┌─ Information supplied

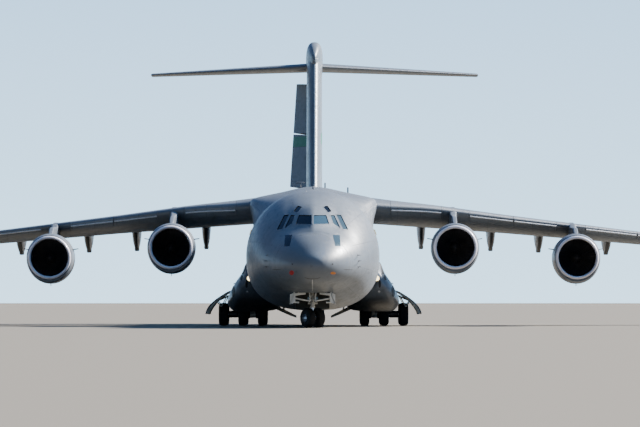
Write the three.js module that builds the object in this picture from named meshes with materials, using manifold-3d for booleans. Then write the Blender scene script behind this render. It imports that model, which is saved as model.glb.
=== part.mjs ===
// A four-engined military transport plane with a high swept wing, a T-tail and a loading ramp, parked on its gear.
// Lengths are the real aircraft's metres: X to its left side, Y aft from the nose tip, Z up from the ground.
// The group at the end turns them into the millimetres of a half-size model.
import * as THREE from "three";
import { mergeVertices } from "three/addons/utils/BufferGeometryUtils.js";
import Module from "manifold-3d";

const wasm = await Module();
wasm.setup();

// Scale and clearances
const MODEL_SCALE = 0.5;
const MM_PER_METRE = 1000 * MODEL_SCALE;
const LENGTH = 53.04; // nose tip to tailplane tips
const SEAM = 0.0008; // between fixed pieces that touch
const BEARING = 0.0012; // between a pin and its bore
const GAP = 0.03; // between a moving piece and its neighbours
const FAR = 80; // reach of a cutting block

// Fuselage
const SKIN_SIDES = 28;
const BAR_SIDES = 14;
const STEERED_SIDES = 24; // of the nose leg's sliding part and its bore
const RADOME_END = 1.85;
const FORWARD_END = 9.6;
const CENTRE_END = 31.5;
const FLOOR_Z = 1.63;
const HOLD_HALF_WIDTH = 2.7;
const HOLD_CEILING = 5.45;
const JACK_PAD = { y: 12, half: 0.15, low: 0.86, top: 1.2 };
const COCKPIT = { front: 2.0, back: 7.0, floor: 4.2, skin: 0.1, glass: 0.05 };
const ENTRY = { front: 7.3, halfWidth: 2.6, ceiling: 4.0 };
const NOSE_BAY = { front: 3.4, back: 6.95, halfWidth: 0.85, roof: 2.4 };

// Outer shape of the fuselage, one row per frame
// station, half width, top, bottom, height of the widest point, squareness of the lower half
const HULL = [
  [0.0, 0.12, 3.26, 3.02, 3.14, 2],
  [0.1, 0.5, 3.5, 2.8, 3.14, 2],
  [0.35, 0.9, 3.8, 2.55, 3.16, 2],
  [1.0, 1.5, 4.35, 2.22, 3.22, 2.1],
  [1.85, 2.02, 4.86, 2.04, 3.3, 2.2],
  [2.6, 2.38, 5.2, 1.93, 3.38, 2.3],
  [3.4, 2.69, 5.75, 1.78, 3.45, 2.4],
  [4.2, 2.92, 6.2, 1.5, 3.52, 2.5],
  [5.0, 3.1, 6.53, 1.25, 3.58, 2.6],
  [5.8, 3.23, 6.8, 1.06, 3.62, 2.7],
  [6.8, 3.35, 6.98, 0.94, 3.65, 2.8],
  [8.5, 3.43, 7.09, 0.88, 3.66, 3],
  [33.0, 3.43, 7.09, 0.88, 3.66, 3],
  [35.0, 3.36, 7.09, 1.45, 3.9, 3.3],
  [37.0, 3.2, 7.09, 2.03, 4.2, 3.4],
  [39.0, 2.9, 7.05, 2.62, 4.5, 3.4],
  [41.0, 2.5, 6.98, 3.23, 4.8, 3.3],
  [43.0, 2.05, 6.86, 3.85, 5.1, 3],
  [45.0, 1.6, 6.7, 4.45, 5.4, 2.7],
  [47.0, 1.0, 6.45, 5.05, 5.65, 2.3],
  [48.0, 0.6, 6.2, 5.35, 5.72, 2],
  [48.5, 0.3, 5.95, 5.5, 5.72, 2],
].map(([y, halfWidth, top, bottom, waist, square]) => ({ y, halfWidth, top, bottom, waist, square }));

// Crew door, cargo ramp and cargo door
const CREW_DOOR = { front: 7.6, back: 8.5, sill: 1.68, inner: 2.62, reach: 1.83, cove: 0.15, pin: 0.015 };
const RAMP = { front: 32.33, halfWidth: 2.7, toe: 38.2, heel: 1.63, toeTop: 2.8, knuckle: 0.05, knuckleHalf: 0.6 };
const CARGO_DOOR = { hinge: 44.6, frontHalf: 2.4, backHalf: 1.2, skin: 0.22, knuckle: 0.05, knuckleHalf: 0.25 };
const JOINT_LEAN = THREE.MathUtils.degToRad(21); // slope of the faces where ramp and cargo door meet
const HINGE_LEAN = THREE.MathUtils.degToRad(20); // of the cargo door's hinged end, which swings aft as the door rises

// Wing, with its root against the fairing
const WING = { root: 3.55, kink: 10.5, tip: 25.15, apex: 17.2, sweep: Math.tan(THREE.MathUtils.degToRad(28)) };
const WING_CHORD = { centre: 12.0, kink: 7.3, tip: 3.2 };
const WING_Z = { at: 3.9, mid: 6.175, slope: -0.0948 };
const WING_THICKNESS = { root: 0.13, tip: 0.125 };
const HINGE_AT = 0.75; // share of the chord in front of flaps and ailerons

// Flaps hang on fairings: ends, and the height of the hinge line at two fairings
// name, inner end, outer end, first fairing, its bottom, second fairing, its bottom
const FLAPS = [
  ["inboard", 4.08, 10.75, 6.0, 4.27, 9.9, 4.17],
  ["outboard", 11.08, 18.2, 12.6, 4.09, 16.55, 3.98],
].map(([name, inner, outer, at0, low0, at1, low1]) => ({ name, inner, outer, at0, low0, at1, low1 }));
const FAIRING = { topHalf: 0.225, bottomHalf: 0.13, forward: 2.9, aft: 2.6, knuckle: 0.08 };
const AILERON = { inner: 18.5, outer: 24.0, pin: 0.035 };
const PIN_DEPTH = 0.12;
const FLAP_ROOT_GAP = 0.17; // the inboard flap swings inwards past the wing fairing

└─
┌─ Information supplied

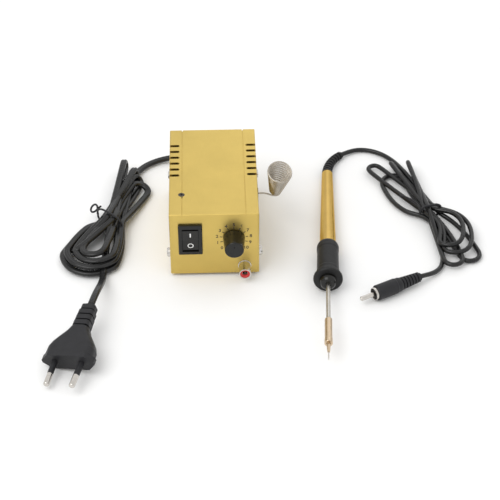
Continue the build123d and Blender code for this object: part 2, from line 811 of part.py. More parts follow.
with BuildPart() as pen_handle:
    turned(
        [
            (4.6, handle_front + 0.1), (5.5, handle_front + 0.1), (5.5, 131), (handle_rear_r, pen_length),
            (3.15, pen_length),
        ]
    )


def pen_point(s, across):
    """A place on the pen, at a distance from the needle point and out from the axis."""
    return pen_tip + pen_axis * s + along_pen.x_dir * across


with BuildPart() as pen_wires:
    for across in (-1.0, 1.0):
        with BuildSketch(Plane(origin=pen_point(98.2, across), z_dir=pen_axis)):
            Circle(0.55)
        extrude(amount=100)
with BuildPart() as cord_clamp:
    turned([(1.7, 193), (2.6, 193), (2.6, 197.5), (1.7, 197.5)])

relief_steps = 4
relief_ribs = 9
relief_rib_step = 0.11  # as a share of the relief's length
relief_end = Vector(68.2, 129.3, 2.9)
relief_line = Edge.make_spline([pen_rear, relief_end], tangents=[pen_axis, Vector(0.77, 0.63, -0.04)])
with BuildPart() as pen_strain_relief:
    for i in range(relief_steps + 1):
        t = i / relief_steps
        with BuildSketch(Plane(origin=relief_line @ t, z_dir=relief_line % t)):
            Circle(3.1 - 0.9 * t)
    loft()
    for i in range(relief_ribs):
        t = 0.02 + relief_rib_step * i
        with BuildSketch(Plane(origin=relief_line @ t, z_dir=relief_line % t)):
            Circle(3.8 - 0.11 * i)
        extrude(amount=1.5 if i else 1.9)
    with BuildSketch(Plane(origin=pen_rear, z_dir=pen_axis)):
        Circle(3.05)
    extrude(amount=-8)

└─

### Directions
Output the section opening with the line that has "Write the three.js" and closing with the line that has "const FAR = 80; // reach of a cutting block". Keep both end lines and leave out the rest.

### Task output
Write the three.js module that builds the object in this picture from named meshes with materials, using manifold-3d for booleans. Then write the Blender scene script behind this render. It imports that model, which is saved as model.glb.
=== part.mjs ===
// A four-engined military transport plane with a high swept wing, a T-tail and a loading ramp, parked on its gear.
// Lengths are the real aircraft's metres: X to its left side, Y aft from the nose tip, Z up from the ground.
// The group at the end turns them into the millimetres of a half-size model.
import * as THREE from "three";
import { mergeVertices } from "three/addons/utils/BufferGeometryUtils.js";
import Module from "manifold-3d";

const wasm = await Module();
wasm.setup();

// Scale and clearances
const MODEL_SCALE = 0.5;
const MM_PER_METRE = 1000 * MODEL_SCALE;
const LENGTH = 53.04; // nose tip to tailplane tips
const SEAM = 0.0008; // between fixed pieces that touch
const BEARING = 0.0012; // between a pin and its bore
const GAP = 0.03; // between a moving piece and its neighbours
const FAR = 80; // reach of a cutting block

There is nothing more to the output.